In Optimal Responding, respondents choose the most appropriate answer. For the truncated scales, respondents map their true attitude onto the shortened scale, reflecting in a limited way their actual beliefs. Wrong answers may come through constant agreement or disagreement (Acquiescence or Disacquiescence Response Styles), equivocation (Midpoint Response), impression management (Socially Desirable Responding) or outright lying or carelessness (Noncontingent Responding, not shown).

(I derived the list of common styles from Hans Baumgartner & Jan-Benedict E.M. Steenkamp, 2006, “Response Biases In Marketing Research”; Baumgartner & Steenkamp, 2001, “Response styles in marketing research: A cross-national investigation”; supplemented by Hurley, 1998.)

Counteracting Response Style Bias

Academic literature offers a rich array of statistical techniques to use to factor out the effects of response style bias.

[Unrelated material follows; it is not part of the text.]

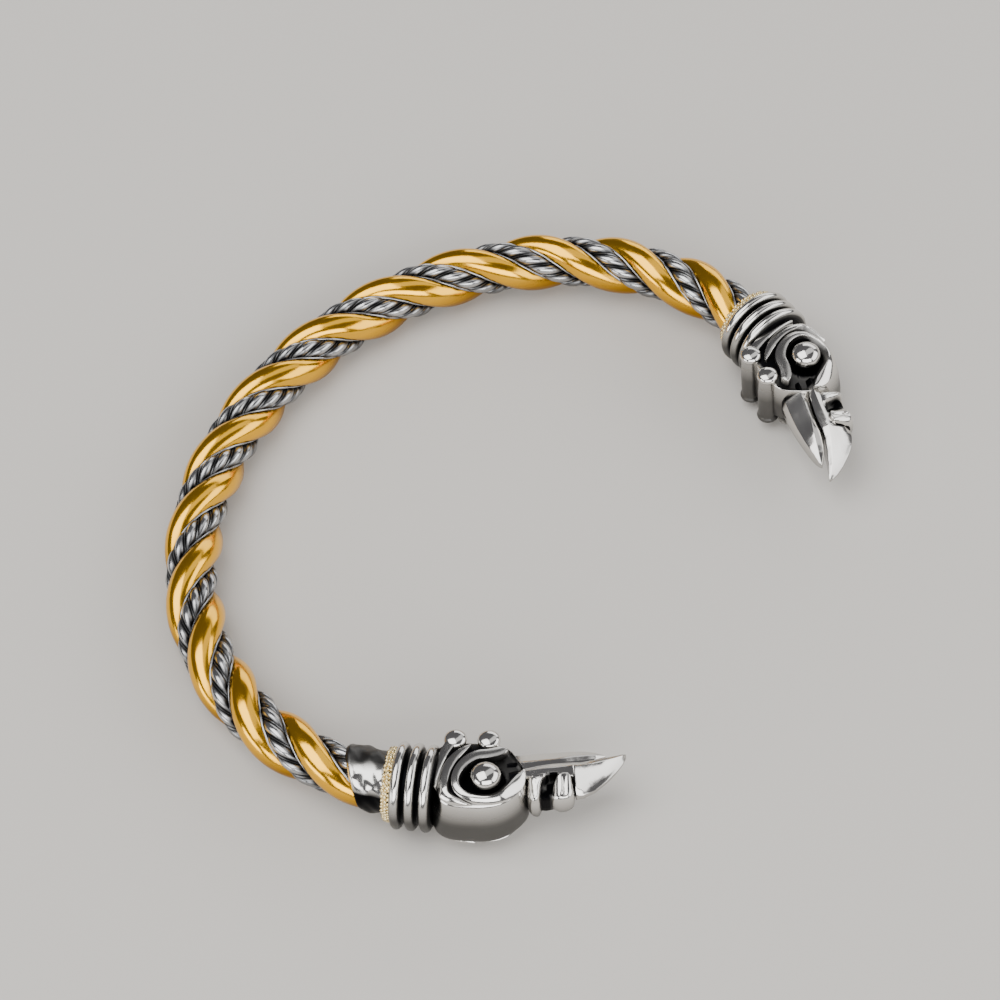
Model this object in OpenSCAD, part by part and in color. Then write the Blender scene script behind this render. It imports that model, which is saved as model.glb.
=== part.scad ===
// Open wrist torc: a rope of two smooth gold strands and two silver strands,
// bent to an oval ring, with a cast bird's head on each end.
// It lies as it rests, on the heads' undersides and the back of the rope.
// The gap faces -Y and the longest side runs along X.

/* [Ring] */
// Half width of the rope's centre line, side to side
ring_half_x = 36.1; // [35:0.1:37.5]
// Half depth of the rope's centre line, gap to back
ring_half_y = 30.5; // [29.5:0.1:31.5]
// Length along the centre line from the middle of the gap to a collar's rim
rim_arc = 44.4; // [44:0.2:46]

/* [Rope] */
// Radius over the crests of the gold strands
gold_crest = 2.95; // [2.8:0.05:3]
// Radius over the crests of the silver strands
silver_crest = 2.7; // [2.6:0.05:2.8]
// Length along the rope of one full turn of the lay
lay_length = 17.9; // [16:0.1:20]
// Part of each half turn that is gold
gold_share = 0.58; // [0.55:0.01:0.6]
// Height angle of the first gold strand at the back of the ring
lay_start = 51; // [0:1:180]
// Gap between neighbouring pieces
piece_gap = 0.12; // [0.08:0.01:0.2]

/* [Collars] */
// Radius of a collar between its ribs
collar_r = 3.85; // [3.7:0.05:4]
// Radius of the round section of a collar rib
rib_r = 0.48; // [0.4:0.02:0.55]
// Distance from rib to rib
rib_pitch = 1.45; // [1.4:0.01:1.5]
// Depth of the socket that takes the rope's end
socket_depth = 3.2; // [2.5:0.1:3.5]

/* [Heads] */
// Height of a head's crown over its middle plane
crown_h = 3.7; // [3.5:0.05:3.8]
// Radius of the eye ball
eye_r = 1.4; // [1.3:0.05:1.5]
// Radius of the round eye socket
eye_socket_r = 2.2; // [2.1:0.05:2.3]
// Radius of the two knobbed bars on the inner side
bar_r = 1.16; // [1:0.02:1.2]
// How far a head's middle plane lies below the rope's
head_drop = 0.35; // [0:0.05:0.5]

/* [Hidden] */
$fn = 48;

gold = "goldenrod";
silver = "silver";

// Round domes of the strand sections: half height along the radius, half width
gold_dome = [1.42, 1.66];
silver_dome = [1.08, 1.2];
// Radius at which the wedge of a strand ends, and at which two strands part
core_r = 0.45;
valley_r = 2;
// Turn of the lay from one section of a strand to the next
section_turn = 15;
gold_steps = 8;
silver_steps = 6;
wedge_sides = 3;

function unit(v) = v / norm(v);

// The centre line is an ellipse, counted by turn angle from the middle of the gap
function ring_point(turn) = [ring_half_x * sin(turn), -ring_half_y * cos(turn)];
function outward(turn) = unit([sin(turn) / ring_half_x, -cos(turn) / ring_half_y]);
arc_table = [for (turn = 0, arc = 0; turn <= 360;
                  arc = arc + norm(ring_point(turn + 1) - ring_point(turn)),
                  turn = turn + 1) [arc, turn]];
ring_length = arc_table[len(arc_table) - 1][0];
function turn_at(arc) = lookup(arc, arc_table);

// Point at a length along the centre line, a distance outward and a height
function on_ring(arc, out, up) =
    let (turn = turn_at(arc), p = ring_point(turn), o = outward(turn))
    [p[0] + out * o[0], p[1] + out * o[1], up];

// Closed skin over a row of rings that have equal numbers of points.
// The last `crossed` columns of sides are split along the other diagonal.
module skin(rings, crossed = 0) {
    count = len(rings[0]);
    last = (len(rings) - 1) * count;
    sides = [for (i = [0 : len(rings) - 2], j = [0 : count - 1])
        let (a = i * count + j, b = i * count + (j + 1) % count)
        each j < count - crossed ? [[a, b, b + count], [a, b + count, a + count]]
                                 : [[a, b, a + count], [b, b + count, a + count]]];
    first_cap = [for (j = [count - 1 : -1 : 0]) j];
    last_cap = [for (j = [0 : count - 1]) last + j];
    polyhedron([for (ring = rings) each ring], concat(sides, [first_cap, last_cap]), 10);
}

// Radius at which a ray from the rope's axis leaves a round dome under the crest
function dome_radius(crest, dome, ray) =
    let (centre = crest - dome[0],
         square = pow(cos(ray) / dome[0], 2) + pow(sin(ray) / dome[1], 2),
         half_line = centre * cos(ray) / pow(dome[0], 2),
         rest = pow(centre / dome[0], 2) - 1)
    (half_line + sqrt(pow(half_line, 2) - square * rest)) / square;

// Section of one strand, as rays and radii: a round dome on a wedge that ends near the axis
function strand_section(crest, dome, half_angle, steps) =
    let (edge = half_angle - asin(piece_gap / 2 / valley_r),
         root = half_angle - asin(piece_gap / 2 / core_r))
    concat([for (i = [0 : steps])
                let (ray = edge * (2 * i / steps - 1)) [ray, dome_radius(crest, dome, ray)]],
           [[root, core_r], [-root, core_r]]);
gold_section = strand_section(gold_crest, gold_dome, 90 * gold_share, gold_steps);
silver_section = strand_section(silver_crest, silver_dome, 90 * (1 - gold_share), silver_steps);

rope_from = rim_arc - socket_depth + piece_gap;
rope_to = ring_length - rope_from;
rope_sections = round((rope_to - rope_from) / lay_length * 360 / section_turn);
function lay_angle(arc) = lay_start - 360 * (arc - ring_length / 2) / lay_length;

// One strand, swept along the ring and turned with the lay, by quarter turns from the first.
// Where two strands face each other, their diagonals run the same way and the gap stays even.
module strand(section, quarter) {
    skin([for (i = [0 : rope_sections])
        let (arc = rope_from + (rope_to - rope_from) * i / rope_sections,
             lay = lay_angle(arc) + 90 * quarter)
        [for (point = section)
            on_ring(arc, point[1] * cos(lay + point[0]), point[1] * sin(lay + point[0]))]],
        crossed = quarter % 2 == 1 ? wedge_sides : 0);
}

// A head stands at its eye's station, its beak along +X and the ring's outer side along +Y
eye_arc = 34.8;
collar_arc = 42.2;
module at_station(arc) {
    o = outward(turn_at(arc));
    p = ring_point(turn_at(arc));
    translate([p[0], p[1], 0]) rotate([0, 0, atan2(o[1], o[0]) - 90]) children();
}
function head_point(along, out) =
    let (o = outward(turn_at(eye_arc)), p = ring_point(turn_at(eye_arc)))
    [p[0] + out * o[0] + along * o[1], p[1] + out * o[1] - along * o[0]];

// The collar is turned round a straight axis along the rope's end
collar_len = 5.2;
rim_at = 0.45;
rim_sink = 0.6;
first_rib_at = 1.2;
socket_r = gold_crest + 0.17;
module along_collar() {
    at_station(collar_arc) translate([collar_arc - rim_arc, 0, 0]) rotate([0, 90, 0]) children();
}
module collar() {
    along_collar() rotate_extrude() {
        square([collar_r - rim_sink, collar_len]);
        translate([0, first_rib_at]) square([collar_r, collar_len - first_rib_at]);
        translate([collar_r - rim_sink, rim_at]) circle(rim_at);
        for (i = [0 : 2])
            translate([collar_r, first_rib_at + i * rib_pitch]) circle(rib_r);
    }
}
module rope_socket() {
    along_collar() translate([0, 0, -1]) cylinder(r = socket_r, h = socket_depth + 1);
}

// Section of the body's upper half, as shares of its half width and its height:
// steep at the sides and lightly crowned on top
body_section = [
    [1, 0.4], [0.98, 0.66], [0.89, 0.83], [0.68, 0.93], [0.35, 0.98],
    [-0.1, 1], [-0.55, 0.98], [-0.84, 0.91], [-0.97, 0.75], [-1, 0.4]];
// Body stations: place along the head, inner side, outer side, share of the crown's height
body_stations = [
    [-4.85, -3.9, 3.1, 0.95],
    [-4.15, -4.1, 3.8, 1.0],
    [-3.3, -4.1, 4.3, 1.0],
    [-2.0, -4.0, 4.6, 1.0],
    [-0.4, -3.8, 4.7, 1.0],
    [1.0, -3.5, 4.4, 0.98],
    [2.2, -3.2, 3.5, 0.93],
    [3.0, -3.0, 2.6, 0.85],
    [3.8, -2.7, 1.4, 0.7]];
function barrel(station) =
    let (middle = (station[1] + station[2]) / 2, half = (station[2] - station[1]) / 2,
         high = station[3] * crown_h, last = len(body_section) - 1)
    [for (i = [0 : 2 * last + 1])
        let (up = i > last ? 1 : -1, point = body_section[i > last ? 2 * last + 1 - i : i])
        [station[0], middle + half * point[0], up * high * point[1]]];

// Beak stations: place along the head, parting side, crease, edge, half height.
// The upper half has two ridges and then a blade, and the lower half is a plain leaf.
upper_beak = [
    [2.6, -0.1, 0.6, 1.6, 2.2],
    [3.8, -0.2, 0.6, 1.5, 2.1],
    [4.5, -0.4, 0.6, 3.3, 2.4],
    [5.2, -0.6, 0.5, 2.2, 2.2],
    [5.7, -0.7, 0.4, 1.5, 2.0],
    [6.4, -0.8, 0.3, 2.7, 2.1],
    [7.2, -0.8, 0.2, 3.1, 2.1],
    [8.2, -0.8, 0.0, 2.6, 1.9],
    [8.5, -0.8, 0.0, 1.6, 1.7],
    [8.9, -0.8, -0.1, 2.3, 1.7],
    [10.0, -1.1, -0.3, 1.7, 1.4],
    [11.6, -1.7, -1.0, 0.4, 1.0],
    [13.0, -2.2, -1.7, -1.1, 0.6],
    [13.9, -2.5, -2.4, -2.2, 0.25]];
lower_beak = [
    [2.0, -0.3, -1.0, -2.6, 2.1],
    [4.0, -0.5, -1.1, -2.6, 2.0],
    [6.0, -1.0, -1.5, -2.7, 1.7],
    [8.5, -1.0, -1.6, -2.8, 1.3],
    [10.4, -1.5, -1.9, -2.75, 0.8],
    [11.8, -2.2, -2.3, -2.5, 0.25]];
edge_share = 0.35;
function creased(station) =
    let (up = station[1] < station[3] ? 1 : -1, high = up * station[4], low = edge_share * high)
    [[station[0], station[1], low], [station[0], station[2], high], [station[0], station[3], low],
     [station[0], station[3], -low], [station[0], station[2], -high],
     [station[0], station[1], -low]];

eye_place = [0.05, 1.05];
eye_height = 3.2;
eye_floor = 2.1;
module eye_socket() {
    translate([eye_place[0], eye_place[1], eye_floor]) cylinder(r = eye_socket_r, h = crown_h);
}

// The groove round the back of the eye parts two raised ribbons
groove_from = eye_socket_r + 0.95;
groove_w = 0.5;
groove_floor = 2.7;
groove_start = 135;
groove_turn = 110;
module ribbon_groove() {
    translate([eye_place[0], eye_place[1], groove_floor]) rotate([0, 0, groove_start])
        rotate_extrude(angle = groove_turn) translate([groove_from, 0]) square([groove_w, crown_h]);
}

// Two bars run down the inner side, each with a low dome above and below
bar_places = [[-2.6, -4.1], [0.7, -3.65]];
bar_half = 3.3;
dome_h = 0.35;
dome_steps = 4;
module knobbed_bar() {
    dome = [for (i = [0 : dome_steps])
        let (turn = 90 * i / dome_steps) [bar_r * sin(turn), bar_half + dome_h * cos(turn)]];
    below = [for (i = [dome_steps : -1 : 0]) [dome[i][0], -dome[i][1]]];
    rotate_extrude() polygon(concat(dome, below));
}

module head_body() {
    difference() {
        skin([for (station = body_stations) barrel(station)]);
        for (side = [0, 1]) mirror([0, 0, side]) {
            eye_socket();
            ribbon_groove();
        }
    }
    for (side = [-1, 1])
        translate([eye_place[0], eye_place[1], side * eye_height]) sphere(eye_r);
    for (place = bar_places) translate([place[0], place[1], 0]) knobbed_bar();
}

module beak() {
    skin([for (station = upper_beak) creased(station)]);
    skin([for (station = lower_beak) creased(station)]);
}

module head() {
    difference() {
        union() {
            collar();
            translate([0, 0, -head_drop]) at_station(eye_arc) {
                head_body();
                beak();
            }
        }
        rope_socket();
    }
}

// At rest the eyes' undersides and the back of the rope meet the ground
eye_low = eye_height + eye_r + head_drop;
eye_y = head_point(eye_place[0], eye_place[1])[1];
rest_tilt = asin((eye_low - gold_crest) / (ring_half_y - eye_y));
rest_lift = ring_half_y * sin(rest_tilt) + gold_crest;
beak_tip = upper_beak[len(upper_beak) - 1];
front_y = head_point(beak_tip[0], beak_tip[2])[1];
centre_y = (ring_half_y + gold_crest + front_y) / 2;
module laid_down() {
    translate([0, -centre_y, rest_lift]) rotate([-rest_tilt, 0, 0]) children();
}

module gold_strand(quarter) { color(gold) laid_down() strand(gold_section, quarter); }
module silver_strand(quarter) { color(silver) laid_down() strand(silver_section, quarter); }
module right_head() { color(silver) laid_down() head(); }
module left_head() { color(silver) laid_down() mirror([1, 0, 0]) head(); }

gold_strand(0);  // gold_strand_1
gold_strand(2);  // gold_strand_2
silver_strand(1);  // silver_strand_1
silver_strand(3);  // silver_strand_2
right_head();
left_head();
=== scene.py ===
from math import atan2, cos, hypot, pi, radians, sin, sqrt, tau
from random import Random

import bmesh
import bpy
from mathutils import Matrix, Vector


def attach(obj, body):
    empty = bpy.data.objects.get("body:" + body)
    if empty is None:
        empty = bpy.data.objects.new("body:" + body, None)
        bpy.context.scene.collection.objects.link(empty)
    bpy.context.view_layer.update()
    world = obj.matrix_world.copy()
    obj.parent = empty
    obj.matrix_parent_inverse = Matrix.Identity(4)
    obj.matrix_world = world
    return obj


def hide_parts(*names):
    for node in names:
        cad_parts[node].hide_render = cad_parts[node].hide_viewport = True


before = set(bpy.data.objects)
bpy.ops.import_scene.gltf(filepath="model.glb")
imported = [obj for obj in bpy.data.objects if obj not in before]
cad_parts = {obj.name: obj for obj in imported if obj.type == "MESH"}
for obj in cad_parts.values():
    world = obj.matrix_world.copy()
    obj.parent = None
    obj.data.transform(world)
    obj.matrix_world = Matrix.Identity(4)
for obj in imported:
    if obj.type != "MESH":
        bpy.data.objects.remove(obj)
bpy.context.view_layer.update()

# Sizes of the part's source, in millimetres, in the frame of the flat ring. Arcs are counted
# along its centre line from the middle of the gap. LAY_START is in degrees
RING_HALF_X = 36.1
RING_HALF_Y = 30.5
RING_LENGTH = 209.6
RIM_ARC = 44.4
COLLAR_ARC = 42.2
EYE_ARC = 34.8
ROPE_FROM = 41.32
GOLD_CREST = 2.95
LAY_LENGTH = 17.9
LAY_START = 51
GOLD_SHARE = 0.58
PIECE_GAP = 0.12
HEAD_DROP = 0.35

# The flat ring is leaned and lifted until it rests on the heads and the back
REST_TILT = 2.41198
REST_LIFT = 4.23358
CENTRE_Y = 3.71455
at_rest = (Matrix.Scale(0.001, 4)
           @ Matrix.Translation((0, -CENTRE_Y, REST_LIFT))
           @ Matrix.Rotation(-radians(REST_TILT), 4, "X"))


# Handling of pieces
def pick(piece):
    if bpy.context.object and bpy.context.object.mode == "EDIT":
        bpy.ops.object.mode_set(mode="OBJECT")
    bpy.ops.object.select_all(action="DESELECT")
    piece.select_set(True)
    bpy.context.view_layer.objects.active = piece


def edit(piece):
    pick(piece)
    bpy.ops.object.mode_set(mode="EDIT")
    bpy.ops.mesh.select_mode(type="VERT")


def done():
    bpy.ops.object.mode_set(mode="OBJECT")


def shape(spots):
    """Puts the selected points, in their order, at the given spots."""
    mesh = bmesh.from_edit_mesh(bpy.context.edit_object.data)
    for point, spot in zip([p for p in mesh.verts if p.select], spots):
        point.co = spot
    bmesh.update_edit_mesh(bpy.context.edit_object.data)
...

If you have an existing survey that is affected by cultural differences and uses rating scales, you should hire a statistician or research analyst familiar with techniques for removing response-style contamination.

If you are creating a new survey, specifically to be used for cross-cultural comparison, the best approaches involve eliminating traditional rating scales and replacing them as appropriate with these:

  • Binary scales – As far back as 1946, to minimize response style bias, Lee Joseph Cronbach (of Cronbach’s alpha fame) advocated using two-item scales: yes/no, agree/disagree, dissatisfied/satisfied, describes/does not describe. Essentially this treats everyone as Extreme Response Style responders.
  • Choose-many questions – Presenting a list of choices and instructing the respondent to “select all that apply” is an economical form of binary scale, prompting respondents to choose the items they agree with, find important or are dissatisfied with.
  • Ranking questions – Another way to avoid traditional response bias is to use ranking scales, where each choice on the scale may be used only once: most important to least important, most satisfactory to least satisfactory, most likely to least likely.
  • MaxDiff scaling -- Maximum-difference discrete-choice models are a more sophisticated type of ranking question, typically showing attributes four at a time and asking the respondent to select the best and worst attributes from each set: the attributes with the maximum difference. Research has demonstrated that MaxDiff scaling is superior to rating scales for cross-cultural analysis. (Steve Cohen & Leopoldo Neira, 2003, “Measuring Preference for Product Benefits Across Countries: Overcoming scale usage bias with Maximum Difference Scaling”.)

The worst nightmare for any survey researcher is to reach the wrong conclusions from the data at hand, thereby leading to the wrong decisions. When comparing and contrasting cultures, failing to account for response styles can lead to just those feared wrong decisions.